“Not to you. Not to me. But to him?” Eleanor sighed. “To him, it wasn’t about the cabin. It was about the insult. You dared to keep something for yourself, something he felt he was entitled to. You dared not to trust him completely. And that was something he could not forgive.”
Susan was silent, thinking about her words. They held a terrible logic. She remembered the look on Mark’s face every time she mentioned the cabin was in her name. How he’d said through clenched teeth, “Do what you want. It’s your money.” The sheer hatred in his eyes in those moments. She had thought it was just hurt pride. It turned out to be the rage of a proprietor who’d had something he considered his taken from him.

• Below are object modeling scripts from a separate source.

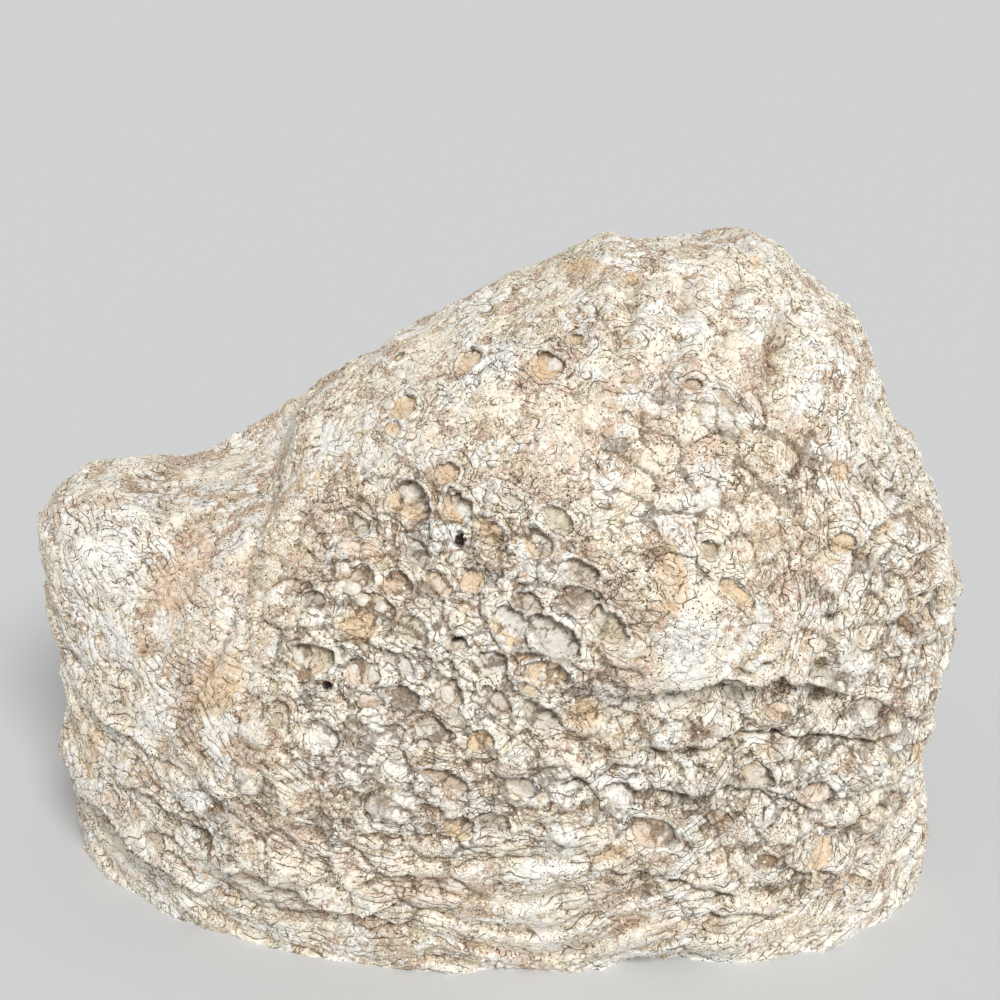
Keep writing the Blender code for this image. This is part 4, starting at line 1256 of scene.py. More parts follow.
class Bench:
    """A material's node tree, with a maker's short words for the nodes it takes."""

    def __init__(self, name: str) -> None:
        """Start a material with its shader and the object's own coordinates."""
        self.material = bpy.data.materials.new(name)
        self.material.use_nodes = True
        self.tree = self.material.node_tree
        self.shader = self.tree.nodes["Principled BSDF"]
        self.coords = self.tree.nodes.new("ShaderNodeTexCoord").outputs["Object"]

    def feed(self, socket: NodeSocket, value: NodeSocket | float | Colour) -> None:
        """Link a socket to another one, or set its value."""
        if isinstance(value, NodeSocket):
            self.tree.links.new(value, socket)
        elif isinstance(value, tuple) and socket.type == "RGBA":
            socket.default_value = (*value, 1.0)
        else:
            socket.default_value = value

    def math(self, operation: str, first: NodeSocket | float,
             second: NodeSocket | float = 0.0) -> NodeSocket:
        """Return a sum, product or the like of two values."""
        node = self.tree.nodes.new("ShaderNodeMath")
        node.operation = operation
        self.feed(node.inputs[0], first)
        self.feed(node.inputs[1], second)
        return node.outputs[0]

    def noise(self, size: float, detail: float = 2.0, roughness: float = 0.55,
              coords: NodeSocket | None = None, colour: bool = False) -> NodeSocket:
        """Return noise of a given size in mm, from 0 to 1."""
        node = self.tree.nodes.new("ShaderNodeTexNoise")
        self.feed(node.inputs["Vector"], coords or self.coords)
        node.inputs["Scale"].default_value = 1 / (size * MM)
        node.inputs["Detail"].default_value = detail
        node.inputs["Roughness"].default_value = roughness
        return node.outputs["Color" if colour else "Fac"]

    def cells(self, size: float, feature: str, coords: NodeSocket | None = None) -> NodeSocket:
        """Return a distance in Voronoi cells of a given size in mm."""
        node = self.tree.nodes.new("ShaderNodeTexVoronoi")
        node.feature = feature
        self.feed(node.inputs["Vector"], coords or self.coords)
        node.inputs["Scale"].default_value = 1 / (size * MM)
        return node.outputs["Distance"]

    def warped(self, size: float, amount: float) -> NodeSocket:
        """Return the coordinates bent by noise of a given size, by about amount mm."""
        centred = self.tree.nodes.new("ShaderNodeVectorMath")
        centred.operation = "SUBTRACT"
        self.feed(centred.inputs[0], self.noise(size, 2.0, colour=True))
        centred.inputs[1].default_value = (0.5, 0.5, 0.5)
        bent = self.tree.nodes.new("ShaderNodeVectorMath")
        bent.operation = "MULTIPLY_ADD"
        self.feed(bent.inputs[0], centred.outputs[0])
        bent.inputs[1].default_value = (2 * amount * MM,) * 3
        self.feed(bent.inputs[2], self.coords)
        return bent.outputs[0]

    def stretched(self, coords: NodeSocket, stretch: tuple[float, float, float]) -> NodeSocket:
        """Return coordinates stretched along the axes."""
        node = self.tree.nodes.new("ShaderNodeVectorMath")
        node.operation = "MULTIPLY"
        self.feed(node.inputs[0], coords)
        node.inputs[1].default_value = stretch
        return node.outputs[0]

    def step(self, value: NodeSocket, low: float, high: float, start: float = 0.0,
             end: float = 1.0) -> NodeSocket:
        """Rise smoothly from start at low to end at high."""
        node = self.tree.nodes.new("ShaderNodeMapRange")
        node.interpolation_type = "SMOOTHSTEP"
        self.feed(node.inputs["Value"], value)
        node.inputs["From Min"].default_value = low
        node.inputs["From Max"].default_value = high
        node.inputs["To Min"].default_value = start
        node.inputs["To Max"].default_value = end
        return node.outputs["Result"]

    def mix(self, share: NodeSocket | float, first: NodeSocket | Colour,
            second: NodeSocket | Colour, blend: str = "MIX") -> NodeSocket:
        """Return a blend of two colours."""
        node = self.tree.nodes.new("ShaderNodeMix")
        node.data_type = "RGBA"
        node.blend_type = blend
        self.feed(node.inputs["Factor"], share)
        self.feed(node.inputs[6], first)
        self.feed(node.inputs[7], second)
        return node.outputs[2]

    def grey(self, value: NodeSocket) -> NodeSocket:
        """Return a grey of a value."""
        node = self.tree.nodes.new("ShaderNodeCombineColor")
        for socket in node.inputs:
            self.feed(socket, value)
        return node.outputs[0]

    def attribute(self, name: str) -> NodeSocket:
        """Return a value stored on the mesh."""
        node = self.tree.nodes.new("ShaderNodeAttribute")
        node.attribute_name = name
        return node.outputs["Fac"]

    def bump(self, height: NodeSocket, depth: float, strength: float,
             before: NodeSocket | None = None) -> NodeSocket:
        """Return a normal for relief of a given depth in mm."""
        node = self.tree.nodes.new("ShaderNodeBump")
        node.inputs["Distance"].default_value = depth * MM
        node.inputs["Strength"].default_value = strength
        self.feed(node.inputs["Height"], height)
        if before is not None:
            self.feed(node.inputs["Normal"], before)
        return node.outputs["Normal"]


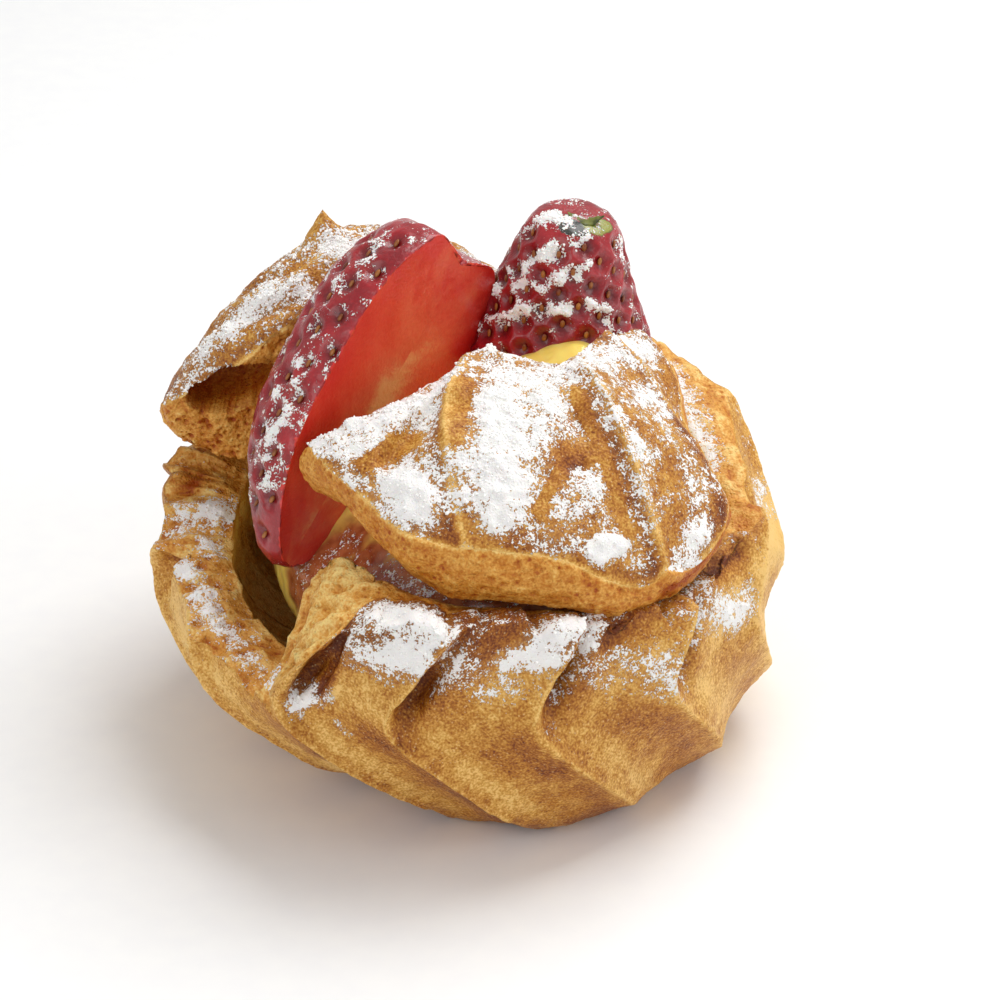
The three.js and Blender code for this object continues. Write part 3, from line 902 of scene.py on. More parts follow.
@dataclass(frozen=True)
class Dough:
    """The fine relief of baked choux: the bumps of its crust, and the walls and bubbles of its torn crumb.

    Bumps are pairs of height and size. Bubbles are rows of height, size, radius in cells and softness.
    """

    bumps: tuple[Pair, ...]
    bubbles: Rows
    bubble_depth: float
    wall_size: float
    wall_height: float
    swell: Pair
    lift: float
    wall_middle: float = 0.55
    wall_lift: float = 0.6
    # How much darker the crumb is in a bubble, as painted shade.
    bubble_shade_lift: float = 0.4

    def crust(self, noise: Noise, points: Array) -> Array:
        """The height of the crust's bumps."""
        return sum(height * noise.layered(points, size) for height, size in self.bumps)

    def torn(self, noise: Noise, points: Array, tearing: float = 1.0) -> tuple[Array, Array]:
        """Works out the torn crumb.

        Args:
            noise: The noise of the dough.
            points: Places in millimetres.
            tearing: How strongly it is torn.

        Returns:
            Its height, and how pale it is from 0 to 1: walls are pale, and bubbles are darkened as painted
            shade.
        """
        holes = sum(
            height * smooth(radius - noise.bubbles(points, size), 0.0, softness)
            for height, size, radius, softness in self.bubbles
        )
        walls = noise.ridged(points, self.wall_size, 3)
        height = tearing * (self.wall_height * (walls - self.wall_middle) - self.bubble_depth * holes)
        height = height + self.swell[0] * noise.layered(points, self.swell[1], 2)
        # Painted shade: the crumb is darker in the bubbles' hollows.
        pale = self.lift + tearing * (self.wall_lift * (walls - 0.5) - self.bubble_shade_lift * holes)
        return height, unit(pale)


@dataclass(frozen=True)
class Zones:
    """Where each part of the bun lies: for every point of its surface, values from 0 to 1.

    The foot is 0 under the bun, inner is the wall inside, and the flap and still are stretches of torn rim.
    Pale is the right and left sides, painted paler as light falls on them.
    """

    outside: Array
    foot: Array
    inner: Array
    front: Array
    right: Array
    broken: Array
    flap: Array
    still: Array
    pale: Array


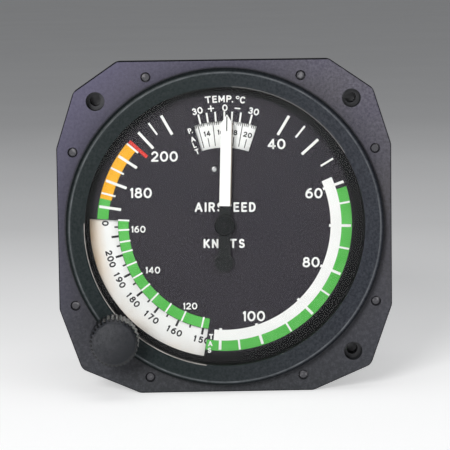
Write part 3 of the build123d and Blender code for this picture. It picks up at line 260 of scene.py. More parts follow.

“What do I do now?” she asked. “How do I move on? I have nothing left. My whole life was a lie.”
Eleanor took her hands.
“That’s not true, dear. You have the most important thing left—yourself. You’re alive and well. And you have so many years ahead of you, so many possibilities. Yes, it will be hard. Yes, you’ll have to start over. But you will get through this. I see a strength in you, a real strength. You just forgot about it over the last twenty years, but it never went away.”
Susan managed a weak smile.
“You really think so?”
“I know so. Forty years in surgery, remember? I learned to see who gives up and who fights. You’re a fighter.”
That night, for the first time in a long time, Susan slept soundly. Maybe it was exhaustion, or the herbal tea Eleanor had made her before bed. Or maybe it was simply being near someone who wished her no harm. For the first time in months, she felt safe.
A phone call woke her in the morning. It was the detective, informing her that Mark had given a full confession. He told them everything: how he’d planned the crash, researched the brake system, chosen the day and the route. How he was going to get off at the fourth stop and wait in a safe place for news of the disaster. How he’d planted the evidence in his wife’s bag to direct suspicion toward her if anything went wrong.
“He claims he didn’t want to kill the other passengers,” the detective’s voice was dry and professional. “He says he was only thinking of you. That the others were just… collateral damage.”
Susan felt sick. “Collateral damage.” Twenty-five people—the young mother and her child, the old man with the cane, the workers in their jackets—they were all just collateral damage to Mark. Insignificant, disposable, random victims of his plan.
“What will happen to him?” she asked, though she barely cared.
“Attempted murder of two or more persons by a method dangerous to the public. He’s looking at fifteen years to life. Given his full confession and the fact that no one was ultimately harmed, he’ll likely get fifteen to twenty.”
Fifteen to twenty years. Susan tried to imagine that span of time. She was forty-five now. When he got out, if he got out, she’d be in her sixties. A lifetime.
“We’ll need you to come in one more time,” the detective continued. “For some follow-up questions and to identify some items. Also, you can file for divorce. Given the circumstances, it will be an expedited process.”
Divorce. Of course. She had to get a divorce. She had to sever all ties with the man who wanted to kill her. It was so obvious, so logical, yet the word itself—”divorce”—sounded strange, unreal. Twenty years of marriage, ending just like that, with a single word.